Given request: Copy each line exactly.
* start Provided material *
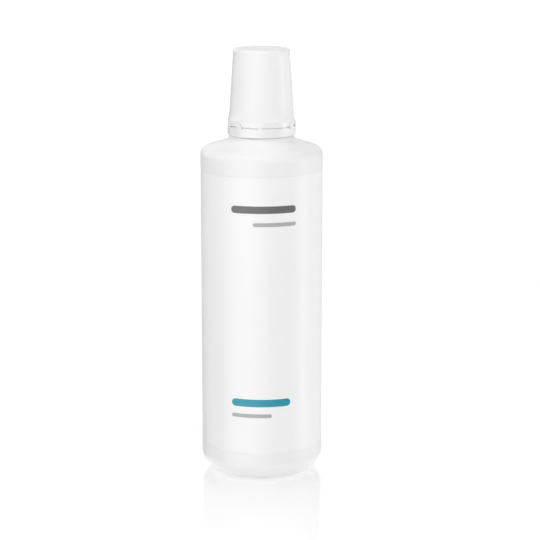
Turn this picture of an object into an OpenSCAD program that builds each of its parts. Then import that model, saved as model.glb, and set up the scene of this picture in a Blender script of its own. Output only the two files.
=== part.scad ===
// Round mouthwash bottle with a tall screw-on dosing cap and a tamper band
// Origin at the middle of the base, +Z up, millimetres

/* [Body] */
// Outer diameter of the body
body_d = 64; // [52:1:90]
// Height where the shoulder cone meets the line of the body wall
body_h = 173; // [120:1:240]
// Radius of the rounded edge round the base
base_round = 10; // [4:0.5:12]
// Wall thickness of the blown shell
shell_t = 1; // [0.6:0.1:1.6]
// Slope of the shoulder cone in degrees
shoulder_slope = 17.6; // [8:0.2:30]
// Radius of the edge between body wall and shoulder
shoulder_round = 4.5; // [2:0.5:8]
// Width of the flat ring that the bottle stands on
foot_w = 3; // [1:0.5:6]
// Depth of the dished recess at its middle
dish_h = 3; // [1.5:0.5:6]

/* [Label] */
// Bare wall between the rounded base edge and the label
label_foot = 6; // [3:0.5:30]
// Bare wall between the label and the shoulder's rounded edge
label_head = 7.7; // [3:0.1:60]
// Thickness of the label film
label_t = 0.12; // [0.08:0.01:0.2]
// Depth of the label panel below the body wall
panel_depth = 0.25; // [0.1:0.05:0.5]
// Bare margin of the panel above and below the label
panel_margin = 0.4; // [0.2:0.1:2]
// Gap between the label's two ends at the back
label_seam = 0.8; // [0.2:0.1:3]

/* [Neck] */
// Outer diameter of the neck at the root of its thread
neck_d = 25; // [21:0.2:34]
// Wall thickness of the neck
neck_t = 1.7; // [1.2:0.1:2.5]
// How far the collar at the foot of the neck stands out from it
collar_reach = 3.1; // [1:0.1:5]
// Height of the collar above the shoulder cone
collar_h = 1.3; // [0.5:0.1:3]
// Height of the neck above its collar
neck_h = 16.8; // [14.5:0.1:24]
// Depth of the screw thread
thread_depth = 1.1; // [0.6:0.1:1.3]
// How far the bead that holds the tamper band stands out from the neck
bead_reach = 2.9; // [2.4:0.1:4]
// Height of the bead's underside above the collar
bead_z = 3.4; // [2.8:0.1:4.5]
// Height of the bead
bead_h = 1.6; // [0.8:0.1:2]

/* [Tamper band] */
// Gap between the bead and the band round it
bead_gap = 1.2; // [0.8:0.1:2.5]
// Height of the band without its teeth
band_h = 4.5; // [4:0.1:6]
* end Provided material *
Solution to this problem:
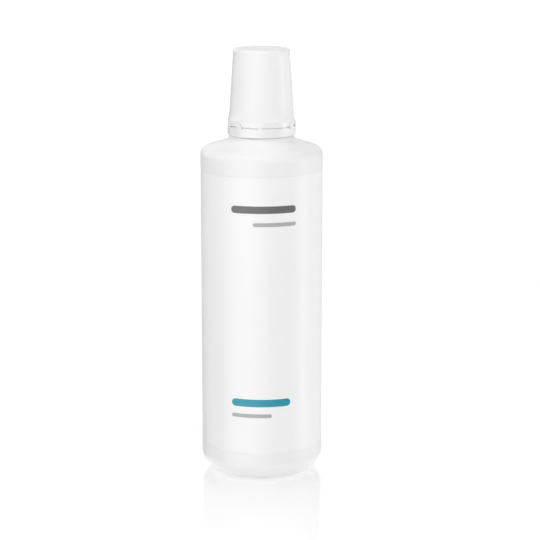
Turn this picture of an object into an OpenSCAD program that builds each of its parts. Then import that model, saved as model.glb, and set up the scene of this picture in a Blender script of its own. Output only the two files.
=== part.scad ===
// Round mouthwash bottle with a tall screw-on dosing cap and a tamper band
// Origin at the middle of the base, +Z up, millimetres

/* [Body] */
// Outer diameter of the body
body_d = 64; // [52:1:90]
// Height where the shoulder cone meets the line of the body wall
body_h = 173; // [120:1:240]
// Radius of the rounded edge round the base
base_round = 10; // [4:0.5:12]
// Wall thickness of the blown shell
shell_t = 1; // [0.6:0.1:1.6]
// Slope of the shoulder cone in degrees
shoulder_slope = 17.6; // [8:0.2:30]
// Radius of the edge between body wall and shoulder
shoulder_round = 4.5; // [2:0.5:8]
// Width of the flat ring that the bottle stands on
foot_w = 3; // [1:0.5:6]
// Depth of the dished recess at its middle
dish_h = 3; // [1.5:0.5:6]

/* [Label] */
// Bare wall between the rounded base edge and the label
label_foot = 6; // [3:0.5:30]
// Bare wall between the label and the shoulder's rounded edge
label_head = 7.7; // [3:0.1:60]
// Thickness of the label film
label_t = 0.12; // [0.08:0.01:0.2]
// Depth of the label panel below the body wall
panel_depth = 0.25; // [0.1:0.05:0.5]
// Bare margin of the panel above and below the label
panel_margin = 0.4; // [0.2:0.1:2]
// Gap between the label's two ends at the back
label_seam = 0.8; // [0.2:0.1:3]

/* [Neck] */
// Outer diameter of the neck at the root of its thread
neck_d = 25; // [21:0.2:34]
// Wall thickness of the neck
neck_t = 1.7; // [1.2:0.1:2.5]
// How far the collar at the foot of the neck stands out from it
collar_reach = 3.1; // [1:0.1:5]
// Height of the collar above the shoulder cone
collar_h = 1.3; // [0.5:0.1:3]
// Height of the neck above its collar
neck_h = 16.8; // [14.5:0.1:24]
// Depth of the screw thread
thread_depth = 1.1; // [0.6:0.1:1.3]
// How far the bead that holds the tamper band stands out from the neck
bead_reach = 2.9; // [2.4:0.1:4]
// Height of the bead's underside above the collar
bead_z = 3.4; // [2.8:0.1:4.5]
// Height of the bead
bead_h = 1.6; // [0.8:0.1:2]

/* [Tamper band] */
// Gap between the bead and the band round it
bead_gap = 1.2; // [0.8:0.1:2.5]
// Height of the band without its teeth
band_h = 4.5; // [4:0.1:6]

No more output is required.